**Task to complete:**
Print exactly the lines from the line with "obj.data.transform(world)" to the last line of the data, please, both included.

Begin Source material

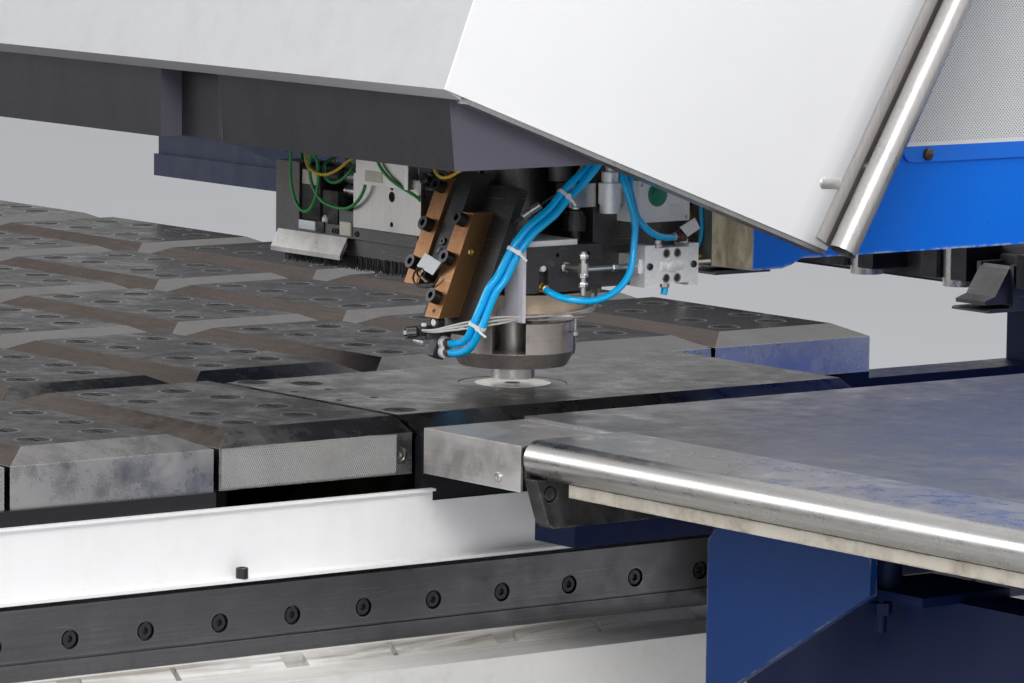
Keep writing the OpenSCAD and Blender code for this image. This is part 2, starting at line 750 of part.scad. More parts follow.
module flap_inserts() color(steel) {
    translate([pad_left, flap_front, pad_under]) inserts(pad_spots);
}

module ram_spindle() color(steel) {
    translate([0, 0, cup_top + 4]) cylinder(d = spindle_d, h = 300);
}

module punch_tool() color(steel) {
    shank_z = cup_z + 10;
    translate([0, 0, table_z + 11]) cylinder(d = tip_d, h = shank_z - table_z - 10);
    difference() {
        translate([0, 0, shank_z]) cylinder(d = punch_d, h = cup_top + 4 - seat - shank_z);
        for (z = [shank_z + 6, shank_z + 11])
            translate([0, 0, z]) rotate_extrude() translate([punch_d / 2 - 1.5, 0]) square(2.5);
    }
}

module stripper_cup() color(steel) {
    r = cup_d / 2;
    difference() {
        translate([0, 0, cup_z])
            rotate_extrude($fn = 96) polygon([[stripper_d / 2 + seat, 0], [r - 12, 0], [r, 20],
            [r, cup_h - 2], [r - 2, cup_h], [neck_d / 2, cup_h], [neck_d / 2, cup_h + 60],
            [neck_bore / 2, cup_h + 60],
            [neck_bore / 2, cup_floor], [stripper_d / 2 + seat, cup_floor]]);
        rotate([0, 0, window_turn]) {
            translate([0, -window_w / 2, cup_z + 20.6]) cube([cup_d, window_w, cup_h - 22.6]);
            translate([neck_d / 2 + 1, -window_w / 2, cup_z + 20.6]) cube([cup_d, window_w, cup_h]);
        }
    }
}

module stripper_tube() color("#c8c8c8") {
    z0 = table_z + 7;
    z1 = cup_z + cup_floor - 1;
    difference() {
        translate([0, 0, z0]) cylinder(d = stripper_d, h = z1 - z0);
        translate([0, 0, z0 - 1]) cylinder(d = tip_d + 4, h = 10);
        translate([0, 0, z0 + 5]) cylinder(d = punch_d + 4, h = z1 - z0);
    }
}

module rotation_ring() color("#b3a184") {
    difference() {
        union() {
            translate([0, 0, ring_z]) cylinder(d = ring_d, h = ring_h, $fn = 96);
            translate([0, 0, ring_z + ring_h - 1])
                cylinder(d = neck_d + 30, h = block_z - ring_z - ring_h + 1 - seat);
        }
        translate([0, 0, ring_z - 1]) cylinder(d = neck_d + 2 * turn_gap, h = ring_h + 20);
    }
}

module die_holder() color(dark_steel) {
    difference() {
        translate([0, 0, die_z]) cylinder(d = die_holder_d, h = table_z - die_z - 0.5);
        translate([0, 0, table_z - 30]) cylinder(d = 100, h = 40);
        translate([0, 0, die_z - 1]) cylinder(d = 60, h = 300);
    }
}

module die_insert() color(steel) {
    difference() {
        translate([0, 0, table_z - 30 + seat]) cylinder(d = 100 - 2 * seat, h = 30 - seat);
        translate([0, 0, table_z - 40]) cylinder(d = tip_d + 2 * die_clearance, h = 50);
    }
}

module right_table() color("#5a5a60") {
    box(table_in, table_reach, strip_back + seat, table_back, deck_z, deck_z + deck_t);
}

module edge_tube() color(steel) {
    y = -table_front + edge_tube_d / 2;
    wall = 4;
    translate([nose_x, y, edge_z + edge_tube_d / 2]) rotate([0, 90, 0]) difference() {
        cylinder(d = edge_tube_d, h = table_reach - nose_x);
        translate([0, 0, 6]) cylinder(d = edge_tube_d - 2 * wall, h = table_reach);
    }
    box(nose_x, table_reach, y, strip_back, nose_top - wall + 0.5, nose_top);
    box(nose_x, table_reach, edge_y - wall, strip_back, deck_z, nose_top - 1);
}

module edge_flange() color("#c9bda4") {
    box(flange_x, table_reach, -table_front + 18, bracket_y - seat, edge_z - flange_h, edge_z - seat);
}

module ramp_plate() color(steel) {
    box(table_in, ramp_right, -table_front, -table_front + 3, ramp_low, ramp_top);
    box(table_in, ramp_right, -table_front, strip_back, deck_z, ramp_top);
}

module edge_bracket() color(black) {
    x0 = ramp_right + seat;
    y0 = -table_front + 5;
    y1 = -60;
    low = 826;
    difference() {
        prism_x(x0, x0 + 25, [[y0 + 18, low + 6], [y0 + 26, low], [y1, low], [y1, deck_z - seat],
            [edge_y + seat, deck_z - seat], [edge_y + seat, edge_z - seat], [y0, edge_z - seat]]);
        translate([x0 + 17, -316, 868]) rotate([0, 90, 0]) cylinder(d = 21, h = 10);
    }
    translate([x0 + 16, -316, 868]) rotate([0, 90, 0]) cylinder(d = 15, h = 7);
    box(x0, nose_x - seat, y0, edge_y - seat, edge_z - 1, ramp_top - 2);
}

module support_bracket() color(blue) {
    top = edge_z - flange_h - seat;
    right = bracket_x + 291;
    translate([0, bracket_y, 0]) rotate([90, 0, 0]) linear_extrude(10)
        polygon([[bracket_x, frame_low], [bracket_x, top - 37], [bracket_x + 37, top], [right, top],
            [right, top - 64],
            [bracket_x + 7, frame_low]]);
}

module table_frames() color(navy) {
    x1 = table_reach - 60;
    frame_top_z = frame_z + frame_h;
    for (s = [-1, 1]) scale([s, 1, 1]) {
        box(frame_in, frame_in + beam_t, s > 0 ? -200 : left_front - 30, rail_front + beam_w, frame_z,
            frame_top_z);
        box(frame_in, frame_in + beam_t, rail_front + 35, rail_front + beam_w - 5, frame_top_z - 1,
            beam_z - seat);
    }
    for (j = [0 : left_rows]) translate([-x1, left_front - pad_gap / 2 - 30 + j * row_pitch, frame_z])
        cube([x1 - frame_in, 60, pad_under - seat - frame_z]);
    for (y = [60, 410, 760]) box(frame_in, x1, y, y + beam_t, frame_z, deck_z - seat);
    box(foot_x0, foot_x1, bracket_y + seat, 61, frame_z, deck_z - seat);
    box(flange_x - 20, x1, edge_y + seat, bracket_y - seat, edge_z, deck_z - seat);
    box(foot_x0, foot_x1, bracket_y - seat - 1, bracket_y + seat + 1, edge_z, deck_z - seat);
    box(foot_x0 - 60, x1, -120, -40, frame_low, frame_z + 10);
    box(bolt_at[0] - 36, bolt_at[0] + 100, -175, -41, frame_z + 10 - 1, frame_z + 20);
    translate([bolt_at[0] + 10, bolt_at[1], frame_z + 19]) cylinder(d = 34, h = 66);
    translate([bolt_at[0], bolt_at[1], frame_z - 35]) cylinder(d = 14, h = 46);
    translate([bolt_at[0], bolt_at[1], frame_z - 14]) cylinder(d = 27, h = 14, $fn = 6);
}

module left_pads() color(steel) {
    for (i = [1 : left_cols], j = [0 : left_rows - 1])
        translate([pads_right - i * col_pitch + pad_gap, left_front + j * row_pitch, pad_under])
            pad(pad_l, pad_w, pad_spots);
}

module left_inserts() color(steel) {
    for (i = [1 : left_cols], j = [0 : left_rows - 1])
        translate([pads_right - i * col_pitch + pad_gap, left_front + j * row_pitch, pad_under])
            if (i == 1) inserts(pad_spots);
            else for (p = pad_spots)
                translate([p[0], p[1], pad_h - insert_t + seat / 2])
                    cylinder(d = insert_d - 2 * seat, h = insert_t - 1);
}

module cross_rail() color(navy) {
    difference() {
        box(-table_reach, table_reach, rail_front + 30, rail_front + beam_w, beam_z, beam_z + beam_h);
        box(-table_reach - 1, table_reach + 1, rail_front + 29, rail_front + 40, beam_z + 40,
            beam_z + beam_h - 40);
    }
}

module rail_carriages() color(dark_steel) {
    for (s = [-1, 1], y = carriage_rows) scale([s, 1, 1])
        box(rail_x + fit_gap, table_in + 100, y, y + carriage_l, rail_z, frame_z - seat);
}

module x_carriage() color(steel) {
    y0 = rail_front - clamp_reach;
    box(-carriage_half, carriage_half, rail_front, rail_front + 30 - fit_gap, beam_z + 8,
        beam_z + beam_h - 10);
    for (x = clamp_x) translate([x, 0, 0]) {
        prism_x(-clamp_half, clamp_half, [[y0, lower_jaw_z], [rail_front + 1, lower_jaw_z],
            [rail_front + 1, beam_z + 60], [rail_front - 16, beam_z + 60],
            [rail_front - 16, lower_jaw_z + jaw_t + 2],
            [rail_front - 20, lower_jaw_z + jaw_t], [y0 + 4, lower_jaw_z + jaw_t],
            [y0, lower_jaw_z + jaw_t - 2]]);
        for (s = [-1, 1]) scale([s, 1, 1])
            box(clamp_half - 8, clamp_half, jaw_axis_y - 12, rail_front - 15, lower_jaw_z + jaw_t - 1,
                jaw_axis_z + 14);
        translate([-clamp_half + 4, jaw_axis_y, jaw_axis_z])
            rotate([0, 90, 0]) cylinder(d = jaw_pin_d, h = 2 * clamp_half - 8);
    }
}

module tool_cassettes() color(black) {
    for (k = [0 : cassette_n - 1])
        translate([(k - (cassette_n - 1) / 2) * cassette_pitch, 0, 0]) difference() {
        box(-50, 50, rail_front - 70, rail_front - seat, beam_z + 20, beam_z + 70);
        translate([0, rail_front - 38, beam_z + 19]) cylinder(d = tool_d + 2 * seat, h = 60);
        box(-16, 16, rail_front - 71, rail_front - 50, beam_z + 19, beam_z + 71);
    }
}

module cassette_tools() color(steel) {
    for (k = [0 : cassette_n - 1])
        translate([(k - (cassette_n - 1) / 2) * cassette_pitch, rail_front - 38, beam_z + 8]) {
        cylinder(d = tool_d, h = 76);
        translate([0, 0, 75]) cylinder(d = 24, h = 12);
    }
}

module clamp_jaws() color(steel) {
    z0 = lower_jaw_z + jaw_t + mouth;
    y0 = rail_front - clamp_reach;
    w = clamp_half - 8 - fit_gap;
    for (x = clamp_x) difference() {
        prism_x(x - w, x + w, [[y0, z0], [jaw_axis_y + 10, z0], [jaw_axis_y + 10, jaw_axis_z + 6],
            [jaw_axis_y - 6, jaw_axis_z + 12], [jaw_axis_y - 14, jaw_axis_z + 8], [y0 + 20, z0 + 12],
            [y0, z0 + 6]]);
        translate([x - clamp_half, jaw_axis_y, jaw_axis_z]) rotate([0, 90, 0])
            cylinder(d = jaw_pin_d + 2 * fit_gap, h = 2 * clamp_half);
    }
}

base_frame();
levelling_feet();
bed_panel();
y_rails();
c_frame();
hood_shell();
hood_side_panel();
hood_trim();
guard_tube();
skirt_left();
skirt_centre();
grille_panel();
head_carrier();
head_block();
top_plate();
corner_plate();
ram_cylinder();
bar_carrier();
guide_bars();
cap_screws();
brush_unit();
brush_plate();
brush_bristles();
sensor_plate();
regulator_block();
valve_block();
valve_fittings();
oil_filter();
pressure_knob();
sign_plate();
hose_bundle();
valve_hoses();
control_wires();
front_pads();
pad_inserts();
centre_table();
parts_flap();
flap_inserts();
ram_spindle();
punch_tool();
stripper_cup();
stripper_tube();
rotation_ring();
die_holder();
die_insert();
right_table();
edge_tube();
edge_flange();
ramp_plate();
edge_bracket();
support_bracket();
table_frames();
left_pads();
left_inserts();
cross_rail();
rail_carriages();
x_carriage();
tool_cassettes();
cassette_tools();
clamp_jaws();
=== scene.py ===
"""Looks for the CNC punching machine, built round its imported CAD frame."""
import math
import random

import bmesh
import bpy
from mathutils import Matrix, Vector


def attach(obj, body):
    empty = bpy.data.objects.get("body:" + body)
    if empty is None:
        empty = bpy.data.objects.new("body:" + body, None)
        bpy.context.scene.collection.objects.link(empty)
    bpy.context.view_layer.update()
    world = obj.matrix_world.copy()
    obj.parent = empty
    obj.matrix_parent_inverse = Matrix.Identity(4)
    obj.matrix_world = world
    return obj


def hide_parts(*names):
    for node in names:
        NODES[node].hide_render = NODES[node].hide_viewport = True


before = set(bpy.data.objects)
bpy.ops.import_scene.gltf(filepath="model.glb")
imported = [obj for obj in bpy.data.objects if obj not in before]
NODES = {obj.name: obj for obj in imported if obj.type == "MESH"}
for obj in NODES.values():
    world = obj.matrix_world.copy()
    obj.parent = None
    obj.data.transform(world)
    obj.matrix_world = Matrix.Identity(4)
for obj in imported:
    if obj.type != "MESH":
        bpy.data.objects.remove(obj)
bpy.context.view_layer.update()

MM = 0.001
rnd = random.Random(7)

# The guard tube's middle line: its foot in Y and Z, in mm, and the way it leans
GUARD_FOOT = (256, 1118)
GUARD_LEAN = (0.512, 0.859)
# The faces of a plate given as four corners, then the same four on its other side
PLATE_FACES = [(3, 2, 1, 0), (4, 5, 6, 7), (0, 1, 5, 4), (1, 2, 6, 5), (2, 3, 7, 6), (3, 0, 4, 7)]
EDGE = 0.8                       # chamfer of rods and screw heads, mm
SHARP = math.radians(38)         # edges above this angle stay sharp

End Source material

**Right answer:**
    obj.data.transform(world)
    obj.matrix_world = Matrix.Identity(4)
for obj in imported:
    if obj.type != "MESH":
        bpy.data.objects.remove(obj)
bpy.context.view_layer.update()

MM = 0.001
rnd = random.Random(7)

# The guard tube's middle line: its foot in Y and Z, in mm, and the way it leans
GUARD_FOOT = (256, 1118)
GUARD_LEAN = (0.512, 0.859)
# The faces of a plate given as four corners, then the same four on its other side
PLATE_FACES = [(3, 2, 1, 0), (4, 5, 6, 7), (0, 1, 5, 4), (1, 2, 6, 5), (2, 3, 7, 6), (3, 0, 4, 7)]
EDGE = 0.8                       # chamfer of rods and screw heads, mm
SHARP = math.radians(38)         # edges above this angle stay sharp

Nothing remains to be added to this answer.